27 Março 2018
Na noite de 4 de Abril de 1968, aos trinta e nove anos, Martin Luther King Jr., liderança carismática e decisiva para o sucesso do movimento pelos direitos civis nos Estados Unidos, estava em Memphis para dar apoio a uma greve de trabalhadores negros da limpeza urbana e encontrou a morte, assassinado a tiros por James Earl Ray na sacada do Lorraine Motel.
A reportagem é de de Gabriel Santoro, publicada por Il Messaggero, 26-03-2018. A tradução é de Luisa Rabolini.
Cinquenta anos atrás, desaparecia assim não só o homem que liderou várias campanhas de desobediência civil, mas o principal estrategista, teórico, interprete e ícone da luta contra o racismo e a desigualdade nos Estados Unidos. A viúva Coretta Scott King nos lembra que o marido, que se tornou o que ele queria, um pregador batista em uma grande congregação urbana no sul dos Estados Unidos, transmitiu para os afro-americanos, principalmente uma nova e grande consideração pela própria dignidade e a consciência de um poder político até então desconhecido para os negros. E King Jr. também sabia falar com os brancos, como em 28 de agosto de 1963, quando animou duzentas mil pessoas na Marcha sobre Washington por liberdade e trabalho, que como esperado passou para a história como a maior demonstração pela liberdade em seu próprio país que ele sonhava unido.
Martin Luther King Jr. tinha amadurecido em tenra idade as consciências e políticas e sociais através do exemplo de seus pais, que abominavam a segregação na esteira de uma resistência radicada no combate ao racismo das leis Jim Crow.

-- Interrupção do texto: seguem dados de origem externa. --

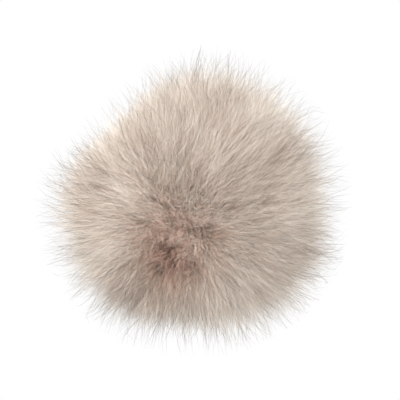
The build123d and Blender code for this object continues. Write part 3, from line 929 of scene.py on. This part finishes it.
def tab_tacks():
    """The bar tacks that pinch the loop, on its upper and under faces."""
    thread = relief_shade_material("tack_thread", [(0.0, (58, 58, 62)), (1.0, (112, 112, 118))], 0.7)
    side = np.linspace(-TACK_PLACE, TACK_PLACE, 15)
    for name, face in (("top", 1), ("under", -1)):
        centres = TAB_CENTRE + TAB_FORWARD * -TACK_PLACE + TAB_UP * face * 0.92 * MM
        centres = centres + X_AXIS * side[:, None]
        along = np.broadcast_to(unit(TAB_FORWARD + 0.18 * X_AXIS), centres.shape)
        outward = np.broadcast_to(TAB_UP * face, centres.shape)
        stitches(f"tab_tack_{name}", centres, along, outward, 2.2 * MM, 0.42 * MM, thread,
                 "webbing")


def pull_tab():
    """A loop of webbing, pinched where it is bar-tacked beside the hem and open at its tip."""
    tab_webbing()
    tab_tacks()


def bend(start, start_heading, end, end_heading, count):
    """Points along a smooth bend that leaves one way and arrives another."""
    reach = 0.9 * np.linalg.norm(end - start)
    t = np.linspace(0, 1, count)[:, None]
    return (
        start * (2 * t**3 - 3 * t**2 + 1)
        + start_heading * reach * (t**3 - 2 * t**2 + t)
        + end * (3 * t**2 - 2 * t**3)
        + end_heading * reach * (t**3 - t**2)
    )


def cord_route():
    """The middle of the cord: up one tail, round the hem's channel and down the other tail."""
    end_y = CORD_HIGH.y - CORD_R * abs(TAIL_UP[1])
    end_z = CORD_LOW.z + CORD_R * abs(TAIL_UP[2])
    end = np.array([0, end_y, end_z])
    start = end - TAIL_ALONG * CORD_TAIL
    halves = []
    for side in (-1, 1):
        offset = np.array([side * CORD_SPACING, 0, 0])
        mouth = around(np.array(math.pi - HEM_MOUTH), HEM_RING_R, HEM_Y) * np.array([side, 1, 1])
        leaving = np.array([-side * math.cos(HEM_MOUTH), 0, -math.sin(HEM_MOUTH)])
        curve = bend(mouth, leaving, start + offset, TAIL_ALONG, 60)
        halves.append(np.concatenate([curve, (end + offset)[None]]))
    turn = np.linspace(-math.pi + HEM_MOUTH, math.pi - HEM_MOUTH, 400)
    route = np.concatenate([halves[0][::-1], around(turn, HEM_RING_R, HEM_Y), halves[1]])
    gaps = np.linalg.norm(np.diff(route, axis=0), axis=1)
    return route[np.concatenate([[True], gaps > 1e-7])]


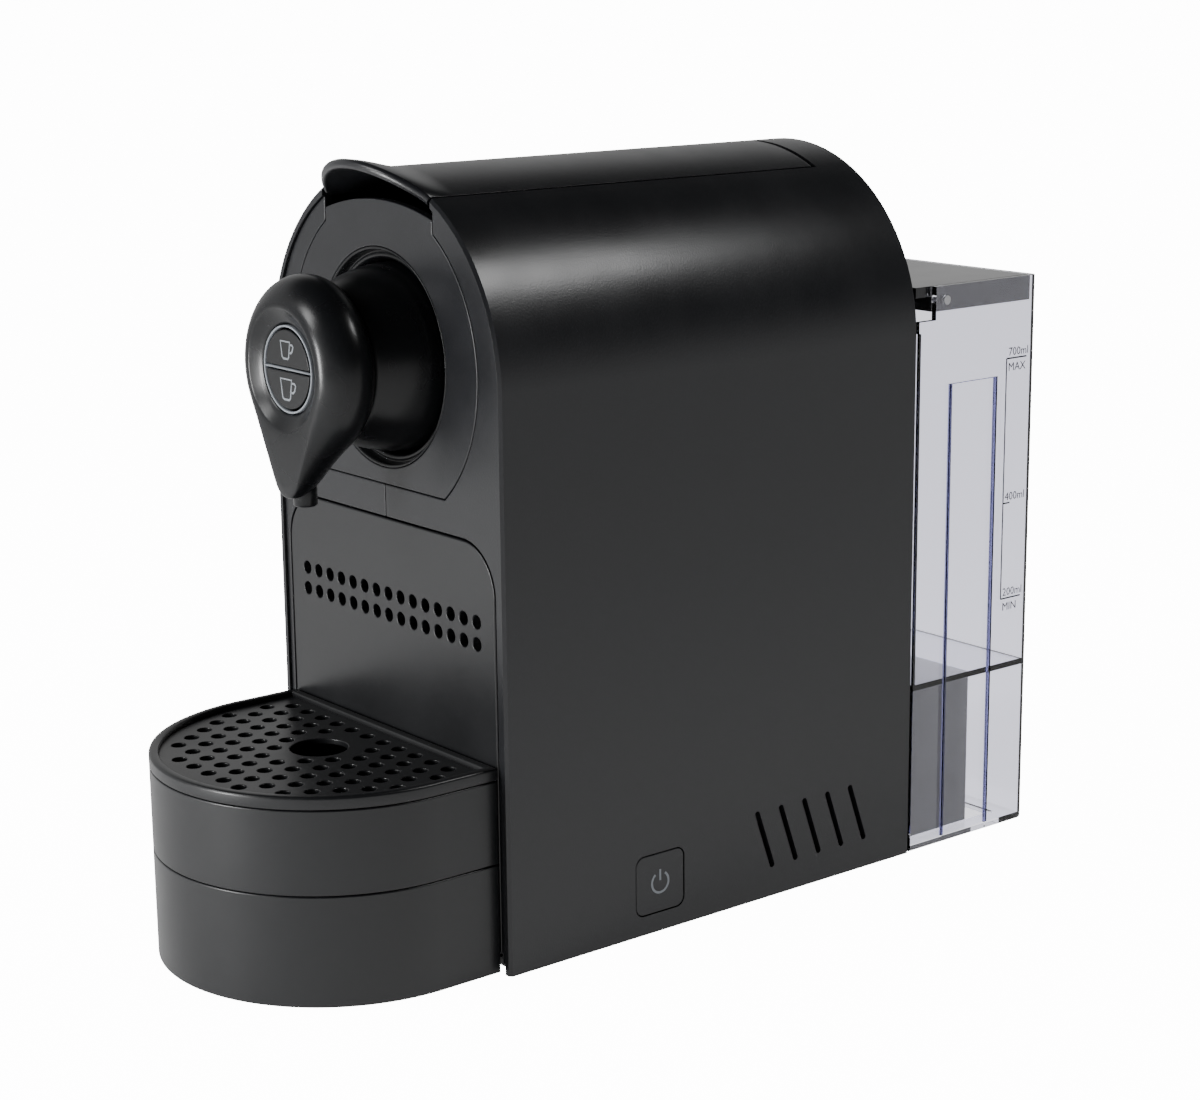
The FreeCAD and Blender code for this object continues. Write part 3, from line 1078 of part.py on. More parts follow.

O pai, Martin Luther King Sr., também pastor batista, de quem o filho admirava o verdadeiro espírito cristão, foi presidente da National Association for the Advance of Colored People de Atlanta.
"Sabemos por experiência dolorosa que a liberdade nunca é voluntariamente dada pelos opressores, deve ser exigida pelos oprimidos", escreveu o Pastor Martin Luther King Jr. naquele documento fundamental que é a Carta da prisão de Birmingham. Em abril de 1963 King Jr, preso por violar a lei proibindo manifestações de protesto em Birmingham, a maior cidade industrial do Sul e símbolo de lutas muito duras, disse ao seu país e ao mundo que o tempo de espera havia terminado: "Esperamos por mais de trezentos e quarenta anos os nossos direitos naturais garantidos pela Constituição". Ele usou essa carta para responder aos que o censuravam pela ação: "A justiça demasiado atrasada é justiça negada".
Ele em sua Atlanta natal, onde vigorava um rigoroso regime de segregação, aos quatorze anos, se não fosse pela preocupação do professor Bradley com que estava viajando de volta de Dublin, muito antes de Rosa Parks não teria cedido seu lugar no ônibus a um branco. Ele ficou furioso por esse absurdo: o motorista os obrigou a ficar em pé no corredor do ônibus por cento e quarenta quilômetros.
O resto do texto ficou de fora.